## What the exercise asks
Extract the lines between the ones holding "group.objects.link(swing)" and "bpy.context.scene.collection.objects.link(empty)", inclusive, exactly as written and nothing more.

## Source excerpt
** Begin **
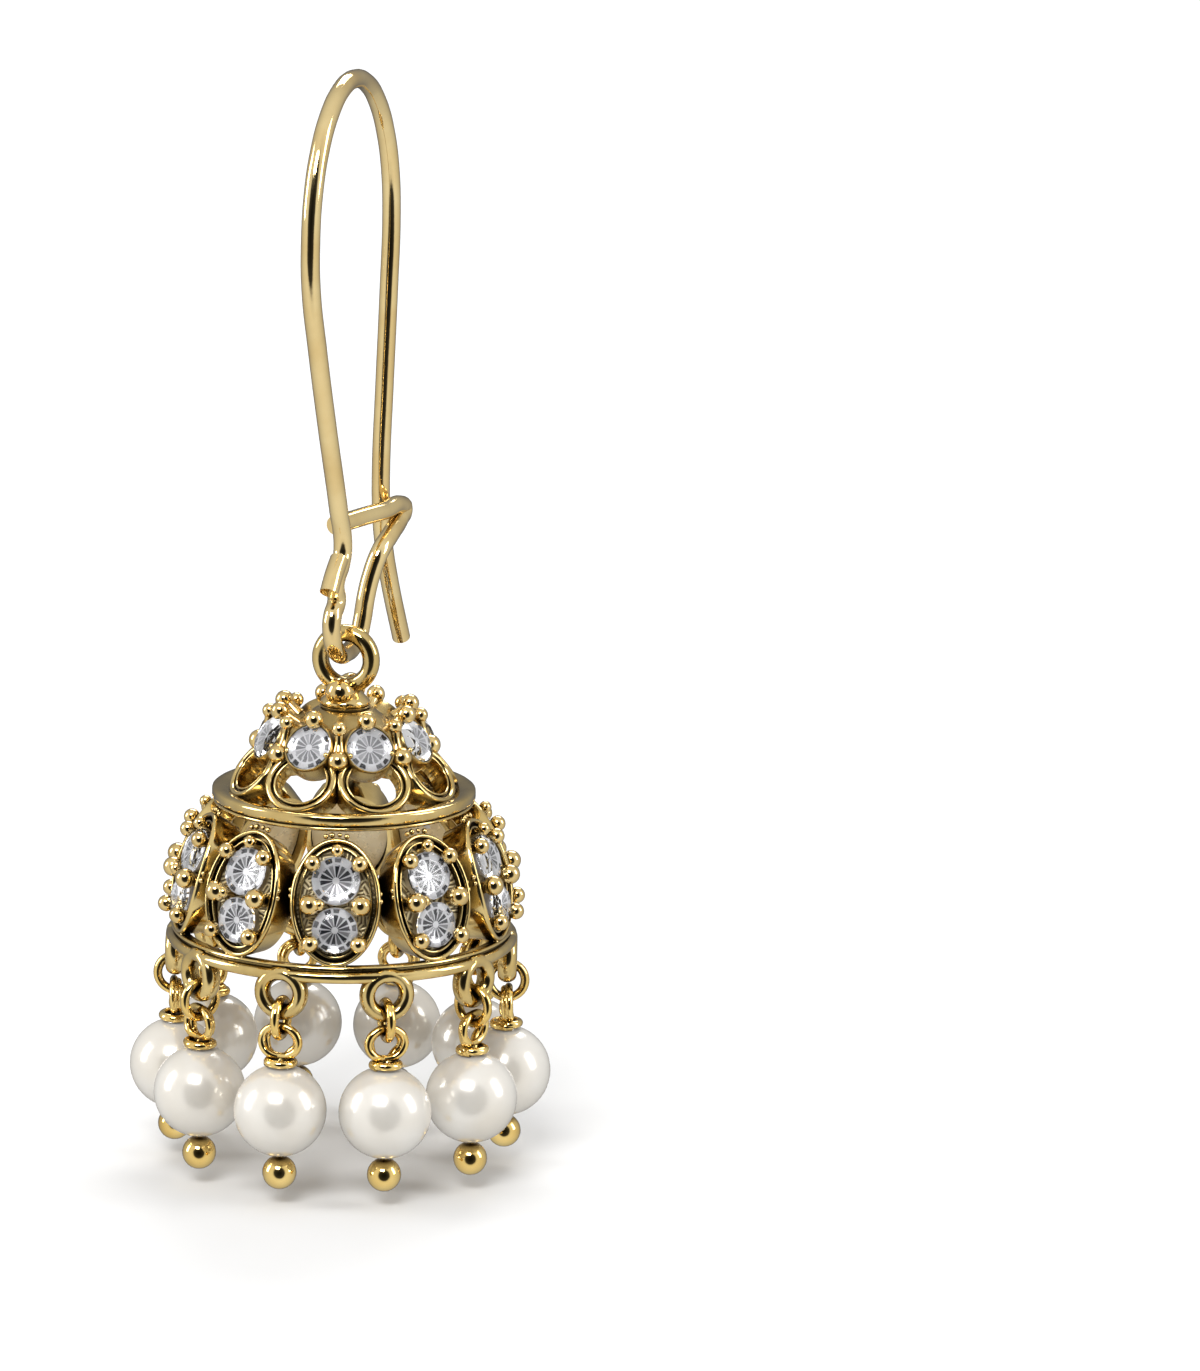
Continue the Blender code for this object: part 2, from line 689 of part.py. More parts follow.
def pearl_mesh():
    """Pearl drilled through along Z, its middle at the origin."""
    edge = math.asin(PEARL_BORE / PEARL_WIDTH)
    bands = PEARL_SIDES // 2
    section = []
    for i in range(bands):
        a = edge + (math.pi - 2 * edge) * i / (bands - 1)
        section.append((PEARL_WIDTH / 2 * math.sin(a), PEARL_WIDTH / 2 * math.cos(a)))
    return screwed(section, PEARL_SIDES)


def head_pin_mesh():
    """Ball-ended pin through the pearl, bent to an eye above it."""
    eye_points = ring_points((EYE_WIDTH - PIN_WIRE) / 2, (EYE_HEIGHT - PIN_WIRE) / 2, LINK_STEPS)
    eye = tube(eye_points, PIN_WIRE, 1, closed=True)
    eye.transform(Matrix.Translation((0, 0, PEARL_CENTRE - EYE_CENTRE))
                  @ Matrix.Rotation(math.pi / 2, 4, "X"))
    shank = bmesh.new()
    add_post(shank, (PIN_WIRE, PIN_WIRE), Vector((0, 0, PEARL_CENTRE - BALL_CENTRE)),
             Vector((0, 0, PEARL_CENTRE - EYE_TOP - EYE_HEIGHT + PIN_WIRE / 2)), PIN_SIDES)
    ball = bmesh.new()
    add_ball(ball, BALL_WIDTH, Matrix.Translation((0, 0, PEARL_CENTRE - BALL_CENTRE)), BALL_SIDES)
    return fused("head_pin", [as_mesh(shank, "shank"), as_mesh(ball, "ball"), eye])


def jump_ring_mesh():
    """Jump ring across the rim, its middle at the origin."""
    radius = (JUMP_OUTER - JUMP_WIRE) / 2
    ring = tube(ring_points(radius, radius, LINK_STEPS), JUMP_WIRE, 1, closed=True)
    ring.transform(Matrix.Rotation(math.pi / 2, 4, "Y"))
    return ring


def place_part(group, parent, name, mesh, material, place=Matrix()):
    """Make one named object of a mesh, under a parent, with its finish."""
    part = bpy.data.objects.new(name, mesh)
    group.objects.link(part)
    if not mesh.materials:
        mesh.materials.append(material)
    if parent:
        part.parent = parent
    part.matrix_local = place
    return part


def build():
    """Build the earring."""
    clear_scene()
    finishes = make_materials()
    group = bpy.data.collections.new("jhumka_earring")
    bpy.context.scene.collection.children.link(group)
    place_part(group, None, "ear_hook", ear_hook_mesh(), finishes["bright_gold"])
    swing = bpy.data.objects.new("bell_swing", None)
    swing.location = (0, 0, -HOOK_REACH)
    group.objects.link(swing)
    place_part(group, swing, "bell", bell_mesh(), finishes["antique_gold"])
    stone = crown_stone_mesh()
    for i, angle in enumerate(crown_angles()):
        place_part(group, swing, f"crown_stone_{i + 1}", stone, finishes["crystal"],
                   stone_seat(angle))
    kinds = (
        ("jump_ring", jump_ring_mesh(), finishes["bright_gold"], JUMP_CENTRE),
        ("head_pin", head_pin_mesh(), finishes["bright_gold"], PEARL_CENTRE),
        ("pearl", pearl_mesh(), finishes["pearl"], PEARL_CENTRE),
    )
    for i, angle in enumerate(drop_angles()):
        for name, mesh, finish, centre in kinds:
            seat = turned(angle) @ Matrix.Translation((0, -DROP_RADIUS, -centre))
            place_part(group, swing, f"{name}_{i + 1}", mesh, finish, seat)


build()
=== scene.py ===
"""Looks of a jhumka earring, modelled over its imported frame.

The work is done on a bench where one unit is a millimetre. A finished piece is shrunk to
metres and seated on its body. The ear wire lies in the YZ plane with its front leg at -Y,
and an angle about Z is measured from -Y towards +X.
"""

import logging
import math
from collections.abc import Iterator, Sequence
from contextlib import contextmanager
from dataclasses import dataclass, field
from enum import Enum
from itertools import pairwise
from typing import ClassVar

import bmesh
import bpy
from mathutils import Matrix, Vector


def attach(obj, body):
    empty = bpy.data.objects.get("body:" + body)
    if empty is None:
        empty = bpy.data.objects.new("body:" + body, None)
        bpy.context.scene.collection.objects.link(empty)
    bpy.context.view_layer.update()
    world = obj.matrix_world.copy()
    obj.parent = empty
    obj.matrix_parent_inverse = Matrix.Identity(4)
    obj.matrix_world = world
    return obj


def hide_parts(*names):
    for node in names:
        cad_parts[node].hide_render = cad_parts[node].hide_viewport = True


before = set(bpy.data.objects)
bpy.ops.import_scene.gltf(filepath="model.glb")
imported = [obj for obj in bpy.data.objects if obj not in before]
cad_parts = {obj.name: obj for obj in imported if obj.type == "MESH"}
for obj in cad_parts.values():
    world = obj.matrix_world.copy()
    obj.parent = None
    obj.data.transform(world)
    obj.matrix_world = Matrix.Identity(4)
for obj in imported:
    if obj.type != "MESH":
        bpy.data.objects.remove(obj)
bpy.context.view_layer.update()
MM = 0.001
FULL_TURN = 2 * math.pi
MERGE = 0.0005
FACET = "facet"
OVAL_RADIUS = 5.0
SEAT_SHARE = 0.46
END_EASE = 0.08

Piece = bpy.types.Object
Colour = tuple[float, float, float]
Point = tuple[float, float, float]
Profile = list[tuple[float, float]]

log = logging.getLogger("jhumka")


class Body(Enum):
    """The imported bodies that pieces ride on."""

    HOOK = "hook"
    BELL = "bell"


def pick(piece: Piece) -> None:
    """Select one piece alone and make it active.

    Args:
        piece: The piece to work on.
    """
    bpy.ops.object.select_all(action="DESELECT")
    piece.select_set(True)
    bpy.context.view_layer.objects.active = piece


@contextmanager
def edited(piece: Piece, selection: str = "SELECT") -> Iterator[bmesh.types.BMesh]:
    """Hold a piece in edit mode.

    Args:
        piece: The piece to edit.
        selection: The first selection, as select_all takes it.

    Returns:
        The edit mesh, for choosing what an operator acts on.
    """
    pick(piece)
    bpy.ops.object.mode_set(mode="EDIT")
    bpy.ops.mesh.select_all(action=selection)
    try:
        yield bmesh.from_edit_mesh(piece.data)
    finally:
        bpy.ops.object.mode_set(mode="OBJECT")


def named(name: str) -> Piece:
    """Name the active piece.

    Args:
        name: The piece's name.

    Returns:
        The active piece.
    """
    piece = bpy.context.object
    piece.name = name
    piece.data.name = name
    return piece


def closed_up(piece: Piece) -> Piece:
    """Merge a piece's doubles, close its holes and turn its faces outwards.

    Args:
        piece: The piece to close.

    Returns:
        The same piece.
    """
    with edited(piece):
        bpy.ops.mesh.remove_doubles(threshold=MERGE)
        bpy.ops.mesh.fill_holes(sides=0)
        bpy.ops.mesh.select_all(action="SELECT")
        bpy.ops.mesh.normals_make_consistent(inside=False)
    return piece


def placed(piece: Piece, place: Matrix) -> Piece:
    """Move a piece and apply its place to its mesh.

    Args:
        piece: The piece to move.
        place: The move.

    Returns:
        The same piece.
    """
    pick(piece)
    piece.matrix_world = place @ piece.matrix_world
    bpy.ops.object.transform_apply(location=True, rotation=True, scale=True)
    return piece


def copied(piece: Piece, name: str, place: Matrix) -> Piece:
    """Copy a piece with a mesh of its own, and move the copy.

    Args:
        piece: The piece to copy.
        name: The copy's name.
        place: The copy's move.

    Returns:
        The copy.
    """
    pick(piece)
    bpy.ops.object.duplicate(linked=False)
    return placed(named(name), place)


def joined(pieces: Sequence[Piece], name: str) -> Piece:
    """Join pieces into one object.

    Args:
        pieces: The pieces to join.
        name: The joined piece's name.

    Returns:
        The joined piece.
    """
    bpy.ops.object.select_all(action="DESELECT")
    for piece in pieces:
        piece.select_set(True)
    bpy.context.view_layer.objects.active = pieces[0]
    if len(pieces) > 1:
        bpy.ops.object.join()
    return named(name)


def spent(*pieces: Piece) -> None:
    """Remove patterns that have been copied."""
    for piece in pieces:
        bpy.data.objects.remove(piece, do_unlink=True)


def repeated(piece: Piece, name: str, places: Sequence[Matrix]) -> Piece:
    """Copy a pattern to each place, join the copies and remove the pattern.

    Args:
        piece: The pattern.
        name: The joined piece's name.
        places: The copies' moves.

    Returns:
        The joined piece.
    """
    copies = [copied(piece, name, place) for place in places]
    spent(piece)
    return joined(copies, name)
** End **
## Response to the exercise
    group.objects.link(swing)
    place_part(group, swing, "bell", bell_mesh(), finishes["antique_gold"])
    stone = crown_stone_mesh()
    for i, angle in enumerate(crown_angles()):
        place_part(group, swing, f"crown_stone_{i + 1}", stone, finishes["crystal"],
                   stone_seat(angle))
    kinds = (
        ("jump_ring", jump_ring_mesh(), finishes["bright_gold"], JUMP_CENTRE),
        ("head_pin", head_pin_mesh(), finishes["bright_gold"], PEARL_CENTRE),
        ("pearl", pearl_mesh(), finishes["pearl"], PEARL_CENTRE),
    )
    for i, angle in enumerate(drop_angles()):
        for name, mesh, finish, centre in kinds:
            seat = turned(angle) @ Matrix.Translation((0, -DROP_RADIUS, -centre))
            place_part(group, swing, f"{name}_{i + 1}", mesh, finish, seat)


build()
=== scene.py ===
"""Looks of a jhumka earring, modelled over its imported frame.

The work is done on a bench where one unit is a millimetre. A finished piece is shrunk to
metres and seated on its body. The ear wire lies in the YZ plane with its front leg at -Y,
and an angle about Z is measured from -Y towards +X.
"""

import logging
import math
from collections.abc import Iterator, Sequence
from contextlib import contextmanager
from dataclasses import dataclass, field
from enum import Enum
from itertools import pairwise
from typing import ClassVar

import bmesh
import bpy
from mathutils import Matrix, Vector


def attach(obj, body):
    empty = bpy.data.objects.get("body:" + body)
    if empty is None:
        empty = bpy.data.objects.new("body:" + body, None)
        bpy.context.scene.collection.objects.link(empty)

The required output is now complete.